◆ GOAL OF THE EXERCISE
From the material below, list every line containing "frame".

# Start of SOURCE MATERIAL

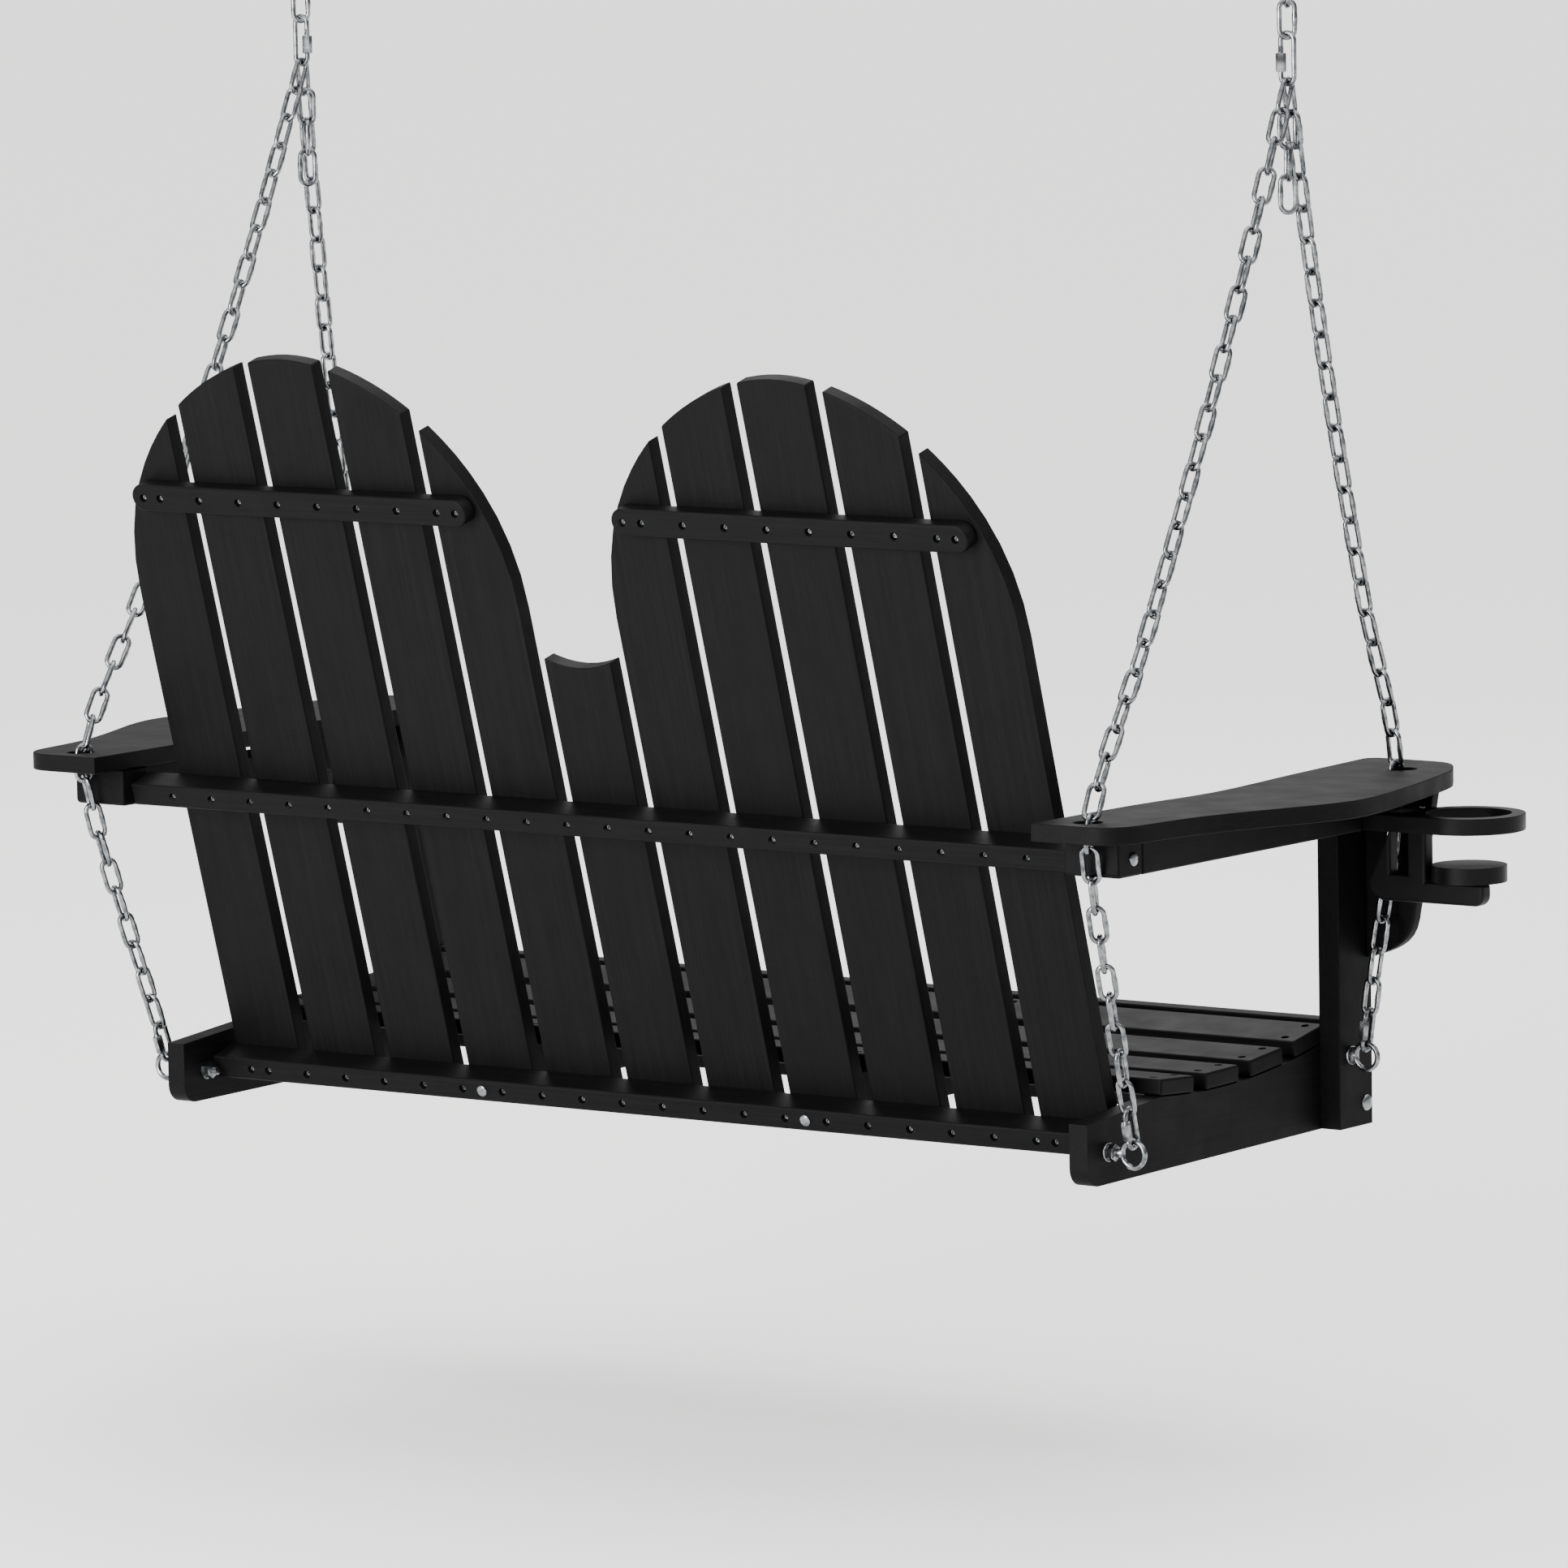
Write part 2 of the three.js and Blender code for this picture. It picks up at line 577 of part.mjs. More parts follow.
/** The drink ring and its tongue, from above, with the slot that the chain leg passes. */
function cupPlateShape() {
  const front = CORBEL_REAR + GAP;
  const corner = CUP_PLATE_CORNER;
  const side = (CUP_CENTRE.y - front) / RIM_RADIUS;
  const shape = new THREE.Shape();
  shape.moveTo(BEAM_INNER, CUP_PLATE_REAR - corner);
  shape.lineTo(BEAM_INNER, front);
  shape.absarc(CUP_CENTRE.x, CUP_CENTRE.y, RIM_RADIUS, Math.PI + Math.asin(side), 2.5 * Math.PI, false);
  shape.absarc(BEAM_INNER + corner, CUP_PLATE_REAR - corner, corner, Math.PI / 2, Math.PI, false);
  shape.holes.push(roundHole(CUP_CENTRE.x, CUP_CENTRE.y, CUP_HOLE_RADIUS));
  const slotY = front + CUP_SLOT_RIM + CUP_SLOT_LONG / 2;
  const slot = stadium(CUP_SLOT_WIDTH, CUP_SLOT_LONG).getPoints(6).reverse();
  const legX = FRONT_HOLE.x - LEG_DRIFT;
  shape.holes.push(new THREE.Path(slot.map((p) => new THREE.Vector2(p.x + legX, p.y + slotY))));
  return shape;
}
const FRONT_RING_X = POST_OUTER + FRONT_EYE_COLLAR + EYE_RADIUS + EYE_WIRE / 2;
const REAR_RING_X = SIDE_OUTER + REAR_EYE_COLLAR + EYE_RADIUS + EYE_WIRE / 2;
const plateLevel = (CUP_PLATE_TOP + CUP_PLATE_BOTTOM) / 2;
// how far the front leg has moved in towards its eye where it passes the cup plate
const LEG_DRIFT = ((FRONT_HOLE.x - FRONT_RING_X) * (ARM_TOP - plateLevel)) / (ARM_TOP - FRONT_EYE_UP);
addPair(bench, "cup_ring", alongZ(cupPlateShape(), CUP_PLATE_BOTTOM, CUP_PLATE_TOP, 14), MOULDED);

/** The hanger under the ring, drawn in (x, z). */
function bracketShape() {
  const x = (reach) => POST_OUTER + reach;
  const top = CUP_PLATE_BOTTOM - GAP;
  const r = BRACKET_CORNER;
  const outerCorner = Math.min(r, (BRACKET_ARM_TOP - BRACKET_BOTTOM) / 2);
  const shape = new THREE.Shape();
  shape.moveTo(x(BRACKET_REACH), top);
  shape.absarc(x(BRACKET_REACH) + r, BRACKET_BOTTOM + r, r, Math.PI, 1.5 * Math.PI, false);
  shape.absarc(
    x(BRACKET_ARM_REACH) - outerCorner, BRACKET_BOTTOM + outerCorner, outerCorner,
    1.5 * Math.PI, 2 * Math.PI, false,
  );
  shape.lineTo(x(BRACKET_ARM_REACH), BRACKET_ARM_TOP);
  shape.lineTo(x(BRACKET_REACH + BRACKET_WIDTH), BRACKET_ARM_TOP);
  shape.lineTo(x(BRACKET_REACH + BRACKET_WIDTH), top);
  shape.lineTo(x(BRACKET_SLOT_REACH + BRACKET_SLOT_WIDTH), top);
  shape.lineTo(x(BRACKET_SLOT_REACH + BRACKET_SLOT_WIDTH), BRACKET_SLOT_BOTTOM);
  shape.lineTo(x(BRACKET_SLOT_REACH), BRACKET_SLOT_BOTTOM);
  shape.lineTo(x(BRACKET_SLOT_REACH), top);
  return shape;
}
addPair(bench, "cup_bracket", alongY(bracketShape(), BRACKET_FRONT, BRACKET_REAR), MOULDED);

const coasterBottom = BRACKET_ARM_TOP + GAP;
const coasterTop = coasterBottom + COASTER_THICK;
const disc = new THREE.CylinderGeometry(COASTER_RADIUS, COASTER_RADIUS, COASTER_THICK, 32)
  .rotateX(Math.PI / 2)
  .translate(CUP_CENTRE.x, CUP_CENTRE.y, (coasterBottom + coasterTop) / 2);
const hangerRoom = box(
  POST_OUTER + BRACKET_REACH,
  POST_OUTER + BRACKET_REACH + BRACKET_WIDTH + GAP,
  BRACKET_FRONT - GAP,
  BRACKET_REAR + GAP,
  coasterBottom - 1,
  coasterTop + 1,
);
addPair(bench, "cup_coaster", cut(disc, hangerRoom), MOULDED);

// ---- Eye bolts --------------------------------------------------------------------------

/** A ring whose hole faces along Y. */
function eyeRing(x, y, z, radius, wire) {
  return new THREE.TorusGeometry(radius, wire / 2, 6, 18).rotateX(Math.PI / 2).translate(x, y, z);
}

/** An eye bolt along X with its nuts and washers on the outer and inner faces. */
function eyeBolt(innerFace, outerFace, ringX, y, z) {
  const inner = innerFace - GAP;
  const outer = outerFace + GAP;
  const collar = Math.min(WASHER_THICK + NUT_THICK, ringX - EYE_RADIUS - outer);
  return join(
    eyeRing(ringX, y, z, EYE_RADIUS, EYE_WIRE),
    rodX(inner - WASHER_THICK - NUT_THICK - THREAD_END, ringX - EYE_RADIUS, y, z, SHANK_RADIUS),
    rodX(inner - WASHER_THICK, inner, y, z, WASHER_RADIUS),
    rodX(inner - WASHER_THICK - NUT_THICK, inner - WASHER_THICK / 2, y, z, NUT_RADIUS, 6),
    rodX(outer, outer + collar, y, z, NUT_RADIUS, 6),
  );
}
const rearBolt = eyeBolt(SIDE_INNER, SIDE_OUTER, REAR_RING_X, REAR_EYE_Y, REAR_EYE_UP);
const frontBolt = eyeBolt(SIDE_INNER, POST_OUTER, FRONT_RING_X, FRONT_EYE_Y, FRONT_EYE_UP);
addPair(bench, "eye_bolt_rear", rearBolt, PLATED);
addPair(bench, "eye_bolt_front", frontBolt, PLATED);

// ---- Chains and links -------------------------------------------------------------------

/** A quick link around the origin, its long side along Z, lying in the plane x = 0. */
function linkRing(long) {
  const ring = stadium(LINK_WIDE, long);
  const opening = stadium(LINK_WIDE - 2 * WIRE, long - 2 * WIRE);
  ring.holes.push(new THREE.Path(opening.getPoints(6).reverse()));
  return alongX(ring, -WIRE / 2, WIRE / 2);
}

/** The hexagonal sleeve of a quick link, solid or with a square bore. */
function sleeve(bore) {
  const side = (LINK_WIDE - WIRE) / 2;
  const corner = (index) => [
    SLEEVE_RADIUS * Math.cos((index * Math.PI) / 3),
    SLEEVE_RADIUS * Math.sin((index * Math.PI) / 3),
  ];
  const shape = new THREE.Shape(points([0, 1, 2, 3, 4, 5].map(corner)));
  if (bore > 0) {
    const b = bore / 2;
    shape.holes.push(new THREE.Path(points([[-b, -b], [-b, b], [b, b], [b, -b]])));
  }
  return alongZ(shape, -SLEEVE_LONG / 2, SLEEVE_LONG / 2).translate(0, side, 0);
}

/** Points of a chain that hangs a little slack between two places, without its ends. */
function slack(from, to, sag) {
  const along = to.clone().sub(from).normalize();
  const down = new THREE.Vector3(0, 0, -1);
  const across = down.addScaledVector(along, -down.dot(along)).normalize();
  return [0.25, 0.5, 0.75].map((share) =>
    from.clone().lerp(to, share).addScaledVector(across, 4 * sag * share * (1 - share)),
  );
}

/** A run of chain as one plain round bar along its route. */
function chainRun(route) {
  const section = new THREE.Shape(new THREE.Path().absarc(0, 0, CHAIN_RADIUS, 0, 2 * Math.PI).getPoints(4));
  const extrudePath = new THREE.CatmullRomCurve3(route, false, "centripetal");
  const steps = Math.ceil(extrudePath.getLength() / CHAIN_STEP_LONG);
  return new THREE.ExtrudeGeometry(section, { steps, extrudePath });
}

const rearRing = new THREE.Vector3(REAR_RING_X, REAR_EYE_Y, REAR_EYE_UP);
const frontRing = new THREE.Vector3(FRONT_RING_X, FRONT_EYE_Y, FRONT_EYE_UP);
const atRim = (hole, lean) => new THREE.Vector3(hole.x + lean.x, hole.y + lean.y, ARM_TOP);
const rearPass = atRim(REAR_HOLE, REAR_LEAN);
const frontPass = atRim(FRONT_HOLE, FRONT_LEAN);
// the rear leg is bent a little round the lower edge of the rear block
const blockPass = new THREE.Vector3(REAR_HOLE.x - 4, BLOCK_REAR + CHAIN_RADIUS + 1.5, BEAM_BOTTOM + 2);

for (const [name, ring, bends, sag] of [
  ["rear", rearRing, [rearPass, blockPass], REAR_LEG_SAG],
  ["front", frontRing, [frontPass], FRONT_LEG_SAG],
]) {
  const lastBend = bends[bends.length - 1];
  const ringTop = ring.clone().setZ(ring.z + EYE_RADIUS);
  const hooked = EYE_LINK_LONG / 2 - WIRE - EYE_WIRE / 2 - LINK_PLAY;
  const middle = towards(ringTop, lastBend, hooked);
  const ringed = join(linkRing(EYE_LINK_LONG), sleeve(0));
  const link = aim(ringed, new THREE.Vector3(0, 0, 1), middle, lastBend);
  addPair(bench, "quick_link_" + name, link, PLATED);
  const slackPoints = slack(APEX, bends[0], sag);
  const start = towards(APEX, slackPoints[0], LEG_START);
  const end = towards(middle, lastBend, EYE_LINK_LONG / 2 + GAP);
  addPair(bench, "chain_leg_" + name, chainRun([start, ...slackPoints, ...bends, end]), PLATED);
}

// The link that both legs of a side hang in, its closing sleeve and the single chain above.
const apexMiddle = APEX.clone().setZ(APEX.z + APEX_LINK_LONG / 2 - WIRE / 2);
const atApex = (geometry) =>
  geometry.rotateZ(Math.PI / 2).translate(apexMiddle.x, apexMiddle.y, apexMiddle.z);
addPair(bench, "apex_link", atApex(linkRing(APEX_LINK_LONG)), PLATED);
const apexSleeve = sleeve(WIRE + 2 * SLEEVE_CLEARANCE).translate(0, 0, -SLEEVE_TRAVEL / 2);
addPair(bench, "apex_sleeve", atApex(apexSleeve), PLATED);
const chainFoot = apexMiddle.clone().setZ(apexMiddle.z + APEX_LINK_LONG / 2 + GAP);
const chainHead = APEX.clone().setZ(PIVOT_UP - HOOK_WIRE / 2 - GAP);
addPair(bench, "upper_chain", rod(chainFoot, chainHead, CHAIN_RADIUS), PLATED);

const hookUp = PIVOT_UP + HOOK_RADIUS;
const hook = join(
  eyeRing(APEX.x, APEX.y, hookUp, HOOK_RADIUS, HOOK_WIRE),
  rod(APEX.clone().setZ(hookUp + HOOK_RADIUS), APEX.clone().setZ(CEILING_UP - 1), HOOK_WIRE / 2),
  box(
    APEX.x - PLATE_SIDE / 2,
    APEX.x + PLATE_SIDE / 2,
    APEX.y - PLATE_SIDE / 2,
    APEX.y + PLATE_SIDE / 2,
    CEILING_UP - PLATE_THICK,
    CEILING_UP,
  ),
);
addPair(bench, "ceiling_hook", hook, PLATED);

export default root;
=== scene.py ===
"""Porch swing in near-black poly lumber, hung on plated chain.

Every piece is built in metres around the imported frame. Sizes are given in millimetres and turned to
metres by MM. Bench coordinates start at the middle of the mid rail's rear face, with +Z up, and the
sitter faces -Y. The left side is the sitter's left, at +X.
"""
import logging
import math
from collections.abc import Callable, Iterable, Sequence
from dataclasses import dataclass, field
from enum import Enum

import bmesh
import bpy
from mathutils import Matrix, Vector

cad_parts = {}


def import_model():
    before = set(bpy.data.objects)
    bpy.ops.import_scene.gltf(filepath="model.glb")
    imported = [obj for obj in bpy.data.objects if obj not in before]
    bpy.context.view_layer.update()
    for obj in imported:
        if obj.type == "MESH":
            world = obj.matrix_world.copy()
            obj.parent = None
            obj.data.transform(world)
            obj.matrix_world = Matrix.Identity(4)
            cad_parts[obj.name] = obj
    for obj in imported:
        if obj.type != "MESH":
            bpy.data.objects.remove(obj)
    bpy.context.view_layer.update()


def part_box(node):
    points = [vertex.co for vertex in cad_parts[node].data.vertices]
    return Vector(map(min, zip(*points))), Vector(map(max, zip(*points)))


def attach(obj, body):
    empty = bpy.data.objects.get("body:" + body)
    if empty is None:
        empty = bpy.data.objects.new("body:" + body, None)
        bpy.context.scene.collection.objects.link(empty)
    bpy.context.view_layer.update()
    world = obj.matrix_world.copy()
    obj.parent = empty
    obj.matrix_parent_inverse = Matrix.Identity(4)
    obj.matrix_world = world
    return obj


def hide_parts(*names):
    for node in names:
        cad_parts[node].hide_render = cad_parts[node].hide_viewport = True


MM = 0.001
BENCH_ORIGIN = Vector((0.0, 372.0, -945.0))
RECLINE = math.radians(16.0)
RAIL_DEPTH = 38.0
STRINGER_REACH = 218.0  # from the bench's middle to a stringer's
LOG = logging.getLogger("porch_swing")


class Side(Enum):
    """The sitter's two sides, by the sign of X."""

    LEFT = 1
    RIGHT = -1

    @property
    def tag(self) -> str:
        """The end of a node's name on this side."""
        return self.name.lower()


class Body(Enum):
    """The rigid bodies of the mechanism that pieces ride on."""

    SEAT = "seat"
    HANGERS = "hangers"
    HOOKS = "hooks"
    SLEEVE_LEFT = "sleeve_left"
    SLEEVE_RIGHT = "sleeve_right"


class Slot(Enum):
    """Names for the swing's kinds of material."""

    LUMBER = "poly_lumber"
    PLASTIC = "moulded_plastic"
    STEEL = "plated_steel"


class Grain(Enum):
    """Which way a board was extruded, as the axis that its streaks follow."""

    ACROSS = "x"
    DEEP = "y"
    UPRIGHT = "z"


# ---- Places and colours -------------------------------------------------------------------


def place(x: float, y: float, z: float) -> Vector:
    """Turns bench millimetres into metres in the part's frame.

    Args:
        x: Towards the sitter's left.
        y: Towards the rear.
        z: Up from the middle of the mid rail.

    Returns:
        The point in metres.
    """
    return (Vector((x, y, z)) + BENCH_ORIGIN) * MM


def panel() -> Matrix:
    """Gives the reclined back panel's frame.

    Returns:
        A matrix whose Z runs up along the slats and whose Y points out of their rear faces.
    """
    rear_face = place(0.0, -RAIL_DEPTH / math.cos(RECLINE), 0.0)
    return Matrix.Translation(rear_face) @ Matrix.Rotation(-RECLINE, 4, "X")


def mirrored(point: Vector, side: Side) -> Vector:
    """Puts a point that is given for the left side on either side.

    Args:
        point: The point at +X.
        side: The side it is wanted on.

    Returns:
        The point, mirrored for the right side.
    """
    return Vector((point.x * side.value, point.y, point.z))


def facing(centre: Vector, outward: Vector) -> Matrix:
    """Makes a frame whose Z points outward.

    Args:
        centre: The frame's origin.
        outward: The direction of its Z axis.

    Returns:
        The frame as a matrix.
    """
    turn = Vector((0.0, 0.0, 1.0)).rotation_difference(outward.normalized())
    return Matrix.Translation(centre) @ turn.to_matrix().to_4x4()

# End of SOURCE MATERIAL

◆ THE OUTPUT
Every piece is built in metres around the imported frame. Sizes are given in millimetres and turned to
    """Turns bench millimetres into metres in the part's frame.
    """Gives the reclined back panel's frame.
    """Makes a frame whose Z points outward.
        centre: The frame's origin.
        The frame as a matrix.